Surtout ne jamais prendre de grandes décisions sans le coup de la déception, de l’échec, de la déprime.

6) Et quand sont possibles plusieurs choix?

Ignace de Loyola et la spiritualité de l’ordre religieux qu’il a fondé (les Jésuites) proposent les critères suivants quand se présentent des choix variés, tous aussi conformes à notre volonté profonde :

Choisissons quelque chose qui est davantage meilleur sur l’un ou l’autre des points suivants :

  • le plus urgent ;
  • le plus durable ;
  • le plus universel ce qui aura la répercussion la plus large) ;
  • le plus « parfait » (Critère qualitatif qui peut s’opposer aux critères quantitatifs qui précèdent)

7) Développer sa vie intérieure pour décider

Ce repère pour décider aurait pu être placé en tête : il est un préalable indispensable. Souvent nous sommes incapables de choisir ou de bien choisir parce que nous nous laissons empêtrés dans le tourbillon de la vie, des sollicitations, des obligations.

Prenons le temps de nous arrêter pour faire le point. Sachons dire : « stop ! je réfléchis et me mets à l’écoute de ce que je veux vraiment. »

Si nous sommes croyants, la prière est un moment essentiel pour laisser se déployer notre vie intérieure et repérer ce que provoquent en nous les différentes alternatives auxquelles nous sommes confrontés. Ainsi nous pouvons sentir ce vers quoi nous nous sentons en profondeur joyeusement attirés. Prier consiste ici simplement se mettre devant Dieu comme étant notre créateur. Pour mieux nous apprécier nous-mêmes en découvrant qui nous sommes, qui Il a créé et pour quoi.

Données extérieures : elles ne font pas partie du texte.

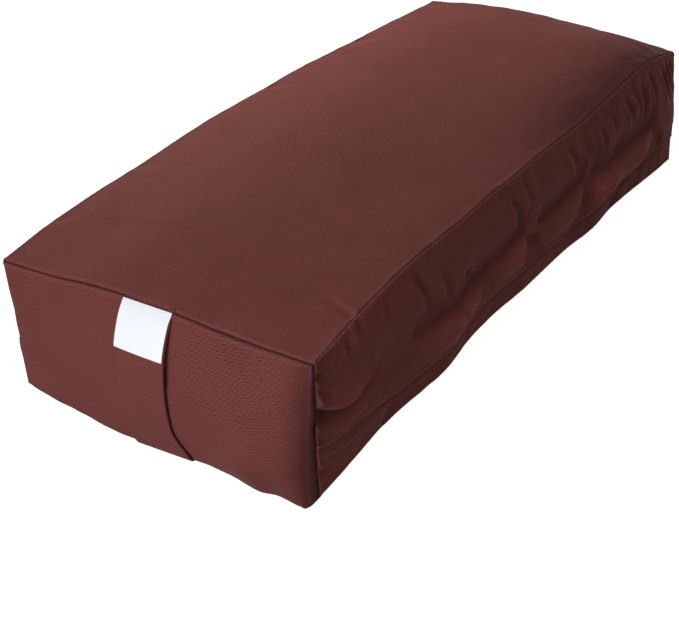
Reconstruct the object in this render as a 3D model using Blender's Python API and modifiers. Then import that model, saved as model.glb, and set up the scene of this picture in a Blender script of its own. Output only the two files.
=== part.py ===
"""Rectangular yoga bolster: a stuffed inner cushion in a zipped cotton cover with a carry handle.

Frame, in metres: X across, Y along, Z up. The origin is on the floor, under the middle of the
stuffed form. The handle end faces -Y and the long side with the zip faces +X.
"""

import math

import bmesh
import bpy
from mathutils import Vector

# The stuffed form, measured from corner to corner.
SEAM_LENGTH = 0.690
SEAM_WIDTH = 0.293
SEAM_HEIGHT = 0.123
BOTTOM_SEAM_LIFT = 0.004

# The crown of the top. Its seams arch up between the corners, and take up a part of it.
CROWN = 0.030
SIDE_SEAM_RISE = 0.017
END_SEAM_RISE = 0.008

# How far the ends and sides stand out between the seams, and what the bottom adds or takes off.
END_BULGE = 0.007
END_FOOT = 0.006
SIDE_BULGE = 0.006
SIDE_FOOT_DRAW = 0.005

# Shares of a half side over which the form runs straight before it turns to its corners.
END_STRAIGHT_SHARE = 0.70
SIDE_STRAIGHT_SHARE = 0.82
SIDE_SEAM_STRAIGHT_SHARE = 0.50
FLOOR_FLAT_SHARE = 0.80

# Powers of the curves: higher is flatter in the middle and steeper at the edge.
CROWN_POWER_ACROSS = 2.6
CROWN_POWER_ALONG = 5.5
CROWN_EDGE_POWER = 0.7
END_SAG_POWER = 0.80
SIDE_SAG_POWER = 0.90
HANDLE_SAG_POWER = 1.20
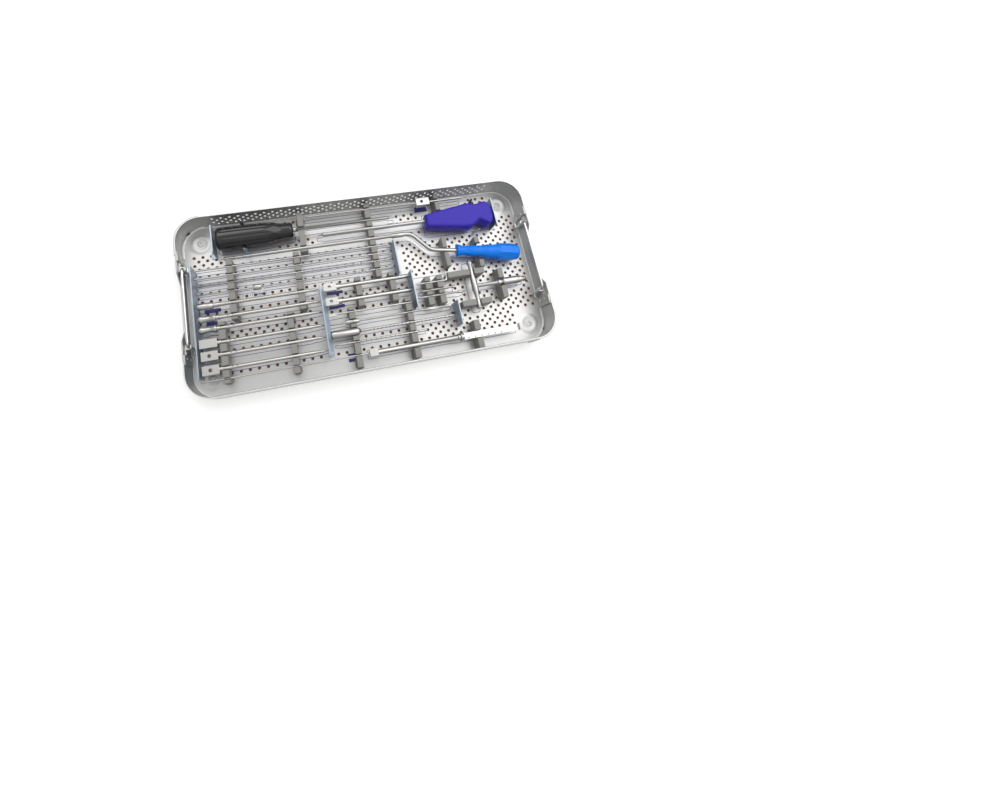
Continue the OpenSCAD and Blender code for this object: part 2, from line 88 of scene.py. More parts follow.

8) Le temps de la confirmation

Une fois la décision prise, le choix fait, s’y engager résolument. Sans se laisser impressionner par les doutes, les difficultés. Des signes de confirmation que c’est le bon choix viendront : y être attentifs pour se renforcer.

Si ces signes ne viennent pas, se poser malgré tout des questions. Réexaminer le processus de décision qui a mené à ce choix. Peut-être n’avons-nous pas été attentifs à quelque chose d’important. Peut-être faut-il discerner à nouveau.